At a meeting in Geneva, Switzerland, earlier this month, the IPCC decided for the first time to impose strict geographical quotas on the elected officials that make up its bureau. There will also be a push to increase the representation of women among its authors.

It had also voted at a meeting in Kampala in November 2011 to formalise the use in those assessments of "grey literature": publications not subject to peer review. Using such material in the last assessment is what led to the "glaciergate" scandal in 2010, when the report was found to have vastly overestimated the rate at which Himalayan glaciers are losing ice.

The panel publishes three voluminous assessments of the state of climate science every six years, the last of which came out in 2007Speaker.

Some critics New Scientist spoke to say the changes, which have not so far been publicly announced, will reduce the quality of the assessments by excluding the best scientists and muddying the waters between peer-reviewed and other literature.

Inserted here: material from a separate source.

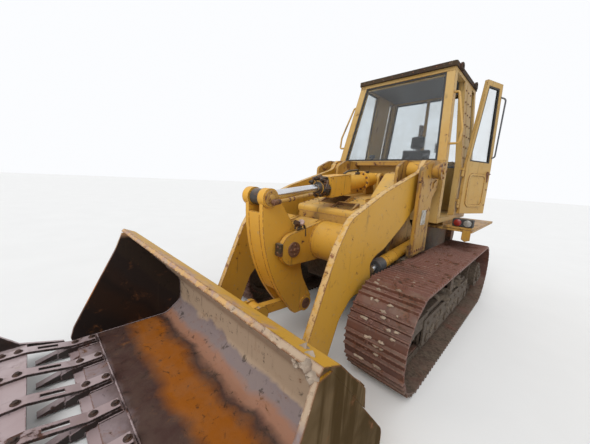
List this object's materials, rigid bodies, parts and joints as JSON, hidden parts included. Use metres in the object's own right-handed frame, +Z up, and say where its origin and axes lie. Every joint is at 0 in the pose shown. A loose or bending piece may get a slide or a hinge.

However, the changes were backed this week by a senior IPCC scientist, Thelma Krug, a Brazilian co-chair of the panel's task force in greenhouse gas inventories. Speaking at a side event at the Rio+20 environment conference in Rio de Janeiro, Brazil, she said the changes will correct geographical biases that have skewed past assessments.

Grey literature was responsible for several embarrassing errors in the 2007 report. These included the false claim that the Himalayas could be ice-free within 30 years and the assertion that African farmers could suffer yield losses of up to 50 per cent by 2020 because of climate change. The latter claim was formally corrected at this month's Geneva meeting.

After the scandals, some called for grey literature to be banished from IPCC assessments. Instead, the meeting embraced it, and set criteria for its use. From now on, for instance, any grey literature used in an IPCC report will have to be put online so that reviewers can assess its quality.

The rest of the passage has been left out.